All this has heightened interest in Film4 succession, added to which is the vitality of Ross’ legacy.
“When you have got someone with the sheer strength of personality and instinct of Tessa, it is quite hard for everyone to see beyond that,” he says, “because this industry remains very much one where a lot of the shape is determined by a number of characters and personalities, and her ability to navigate within the channel has been very important.”
This interplay with the broadcaster may be crucial in determining who succeeds Ross, and the direction of Film4.
While BBC Films’ slate has leaned more toward the mainstream, Film4 has been more left field, but its success with the movie adaptation of comedy series “The Inbetweeners” may tempt Channel 4 to modify this approach, as all of its funding comes from commercial sources, primarily advertising.
The broadcasters need the films to fit within the schedules of their various channels, with a premium placed on pics that can play in primetime.
Film4’s commitment to avant-garde pics and films from new filmmakers does present a challenge to schedulers.
“The fact that we innovate will sometimes mean that the films that we are making and the new talent that we are nurturing isn’t as obvious (for) a nine o’clock slot as perhaps what the BBC (would have) when they are setting out their stall. But it is good that we have a mixed ecology,” Bruce Smith says.
Channel 4 also has the needs of the Film4 channel, which is the only free-to-air channel in the U.K. dedicated to movies, to consider. The channel provides a valuable platform for their films. The needs of both broadcasters’ on-demand services, which are increasingly popular, are also a consideration.

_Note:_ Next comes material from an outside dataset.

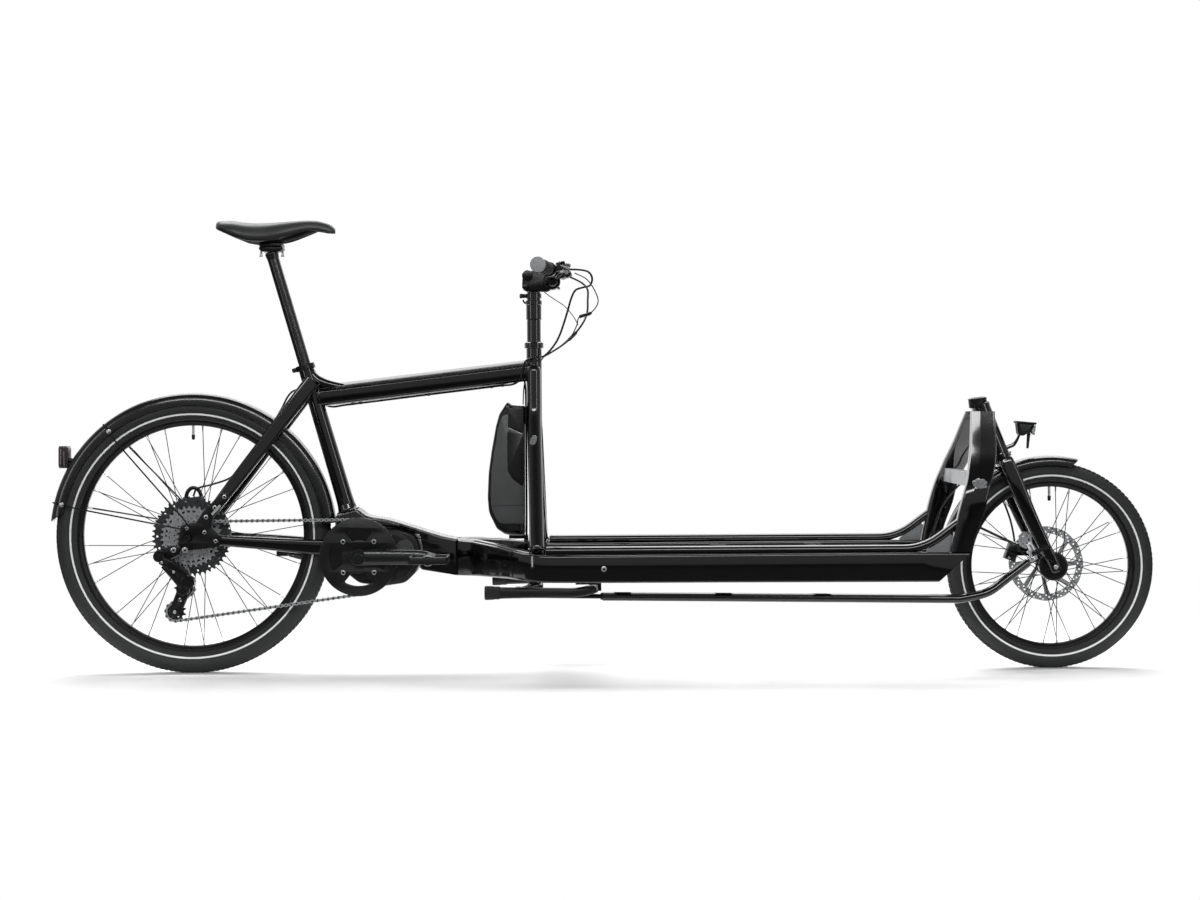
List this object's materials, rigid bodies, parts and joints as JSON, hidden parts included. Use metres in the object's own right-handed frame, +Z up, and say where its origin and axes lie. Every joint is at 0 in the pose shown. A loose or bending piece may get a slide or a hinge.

Another way that Film4 contributes to the industry, Bruce Smith says, is to experiment with “different ways to bring audiences to a film,” such as the innovative release of Ben Wheatley’s “A Field in England,” which was the first U.K. film released simultaneously in movie theaters, on DVD and Blu-ray, on VOD and on TV.
“There has to be some force in the industry that is able to shake things up,” Bruce Smith says.
Film4 is also able to support the theatrical release of films through themed seasons on its Film4 channel, and promotion via social media. “We try to work hand-in-glove with the distributors to give the film the very best chance for its launch,” she says.
While the BBC also requires its film division to commission pics that fit into its schedules and deliver an audience, Langan points out that it’s not all about the numbers, and, anyway, a hit like “Philomena” wasn’t “a complete no-brainer to start with, but was given a lot of time and attention and care.”
BBC Films adopts a balanced approach, Langan says, with the mainstream titles sitting alongside innovative pics like Joanna Hogg’s “Exhibition” and Carol Morley’s “The Falling.”
“These are films that are bold and unusual. Carol is at an early stage of her career, and I don’t think she would get to make that film without our support,” Langan says.
Another project that she is excited about is Rufus Norris’ proletarian musical “London Road,” which started out as a production at London’s National Theater.
As with Channel 4, the BBC’s involvement can offer reassurance to other backers, and for the production company they can be a “safe harbor in a storm,” Langan says. “There have been times when other people have gone out of business, and taken people down with them, or threatened to, leaving projects in a perilous position.”
At the end of the day, the amount of money available to Film4 and BBC Films is modest, and Langan says that the U.K. needs more sources of funding.
“What would be great in this country is if we had really meaningful financial muscles, if we had a studio, if we didn’t have to go with the begging bowl to Hollywood all the time,” she says. “We are very good at collaborating and being in those relationships, but, let’s face it, we have to be.”
She adds: “Wouldn’t it be great if we could somehow have more financial independence, because clearly we are good at it, and people love it, and there is so much talent here.”